The falsification has stoked public suspicions that the ministry gave the 86 percent discount to the nationalist school operator because of its once close ties with the first lady.

But during Tuesday’s sessions, Sagawa categorically denied having been issued any instructions by Abe, Chief Cabinet Secretary Yoshihide Suga, Finance Minister Taro Aso, the first lady, or any of the prime minister’s allies, including his secretaries.

It was Sagawa’s first public appearance since the Finance Ministry — where he had previously served as a top bureaucrat — admitted earlier this month to having doctored a total of 14 documents related to the ministry’s sweetheart land deal.

As he appeared before the budget committees in the Upper House and Lower House, Sagawa said he was “deeply sorry for causing major confusion for the Diet and rocking public trust” in the nation’s bureaucracy.

Sagawa stated that Abe’s pledge at the Diet last year — that he would quit his seat if either he or his wife were found to have had anything to do with the scrutinized land deal — had no effect on the way he had vouched for the legitimacy of the sale in subsequent Diet questioning.

But when asked why Akie Abe’s name was removed from the documents, the official again declined to comment, saying he won’t discuss anything related to the falsification because of fears of criminal prosecution.

Sagawa also said he hadn’t consulted the Prime Minister’s Office before speaking at the Diet last year to answer questions from opposition lawmakers over the deal.

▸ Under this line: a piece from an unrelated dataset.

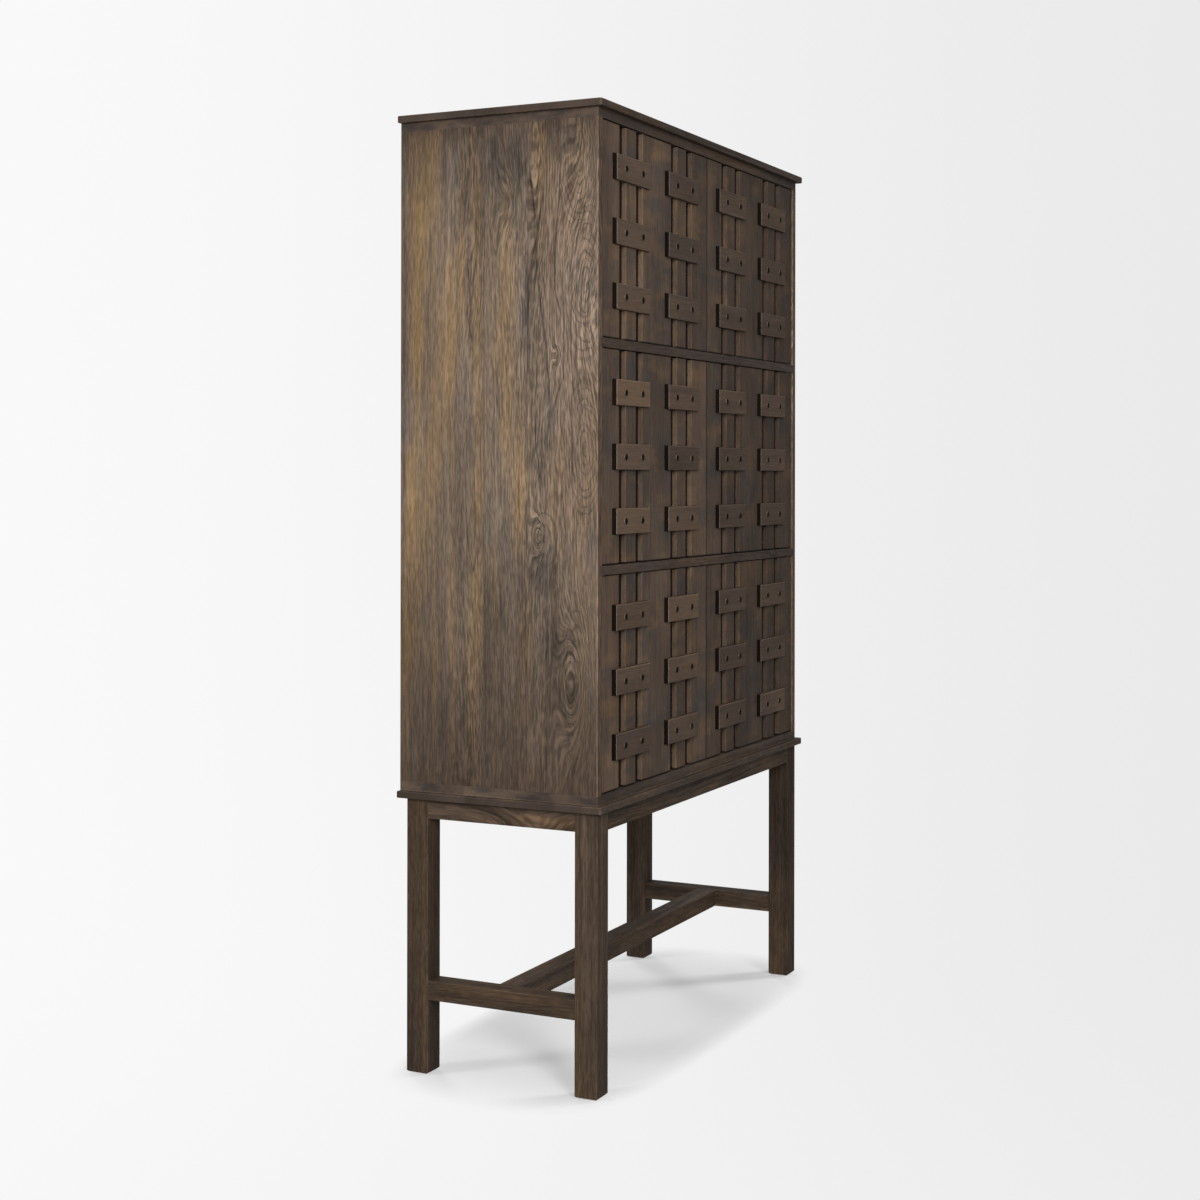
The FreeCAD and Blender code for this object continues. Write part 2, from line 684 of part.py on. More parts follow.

But Sagawa did say that he believes some officials lower than the bureau-chief level consulted with staff at the Prime Minster’s Office in drafting prepared answers for Diet sessions over the deal.

“Usually a bureau chief won’t consult with secretaries of the prime minister or a minister to prepare statements (for a Diet session). I think a section chief and other staff did that,” he said.

As for the land deal itself, Sagawa said neither the prime minister nor Akie Abe ever exerted influence to facilitate its proceedings. The fact that the first lady briefly served as honorary principal of the school had no impact whatsoever on the deal, he insisted.

The way Sagawa testified was “extremely insincere” and “further deepened public misgivings,” said a frustrated Tetsuro Fukuyama, secretary-general of the Constitutional Democratic Party of Japan, as he spoke with reporters after the Upper House session wrapped up.

“He said he can’t comment on any details leading up to the falsification, citing fears of criminal prosecution, but the fact that he explicitly denied any involvement by the Prime Minister’s Office means he’s obviously contradicting himself. It was as if he was using his criminal prosecution card at his own convenience,” Fukuyama said.

Opposition lawmakers have called for Akie Abe to be summoned to the Diet as a sworn witness.

But Hiroshi Moriyama, Diet affairs chief of the ruling Liberal Democratic Party, told reporters Tuesday that Sagawa’s testimony made it clear that “neither Prime Minister Abe nor the first lady had anything to do with rewriting of the documents on the land sale.”

Moriyama added that he believes it brought a “degree of closure” to the whole controversy. Sagawa’s words, he said, “carried weight,” given his position as a sworn witness.

The reemergence of the Moritomo Gakuen saga has dominated domestic headlines since liberal daily The Asahi Shimbun scooped the falsification in early March. The scandal has taken a severe toll on Abe’s administration, with recent polls conducted by major media outlets all pointing to a plunge of about 10 percent in support rates for his Cabinet.

It has also arguably dimmed Abe’s chances of winning a historic third term in the ruling LDP’s presidential election, slated for September, and thrown a wrench to his plans to revise the post-war Constitution.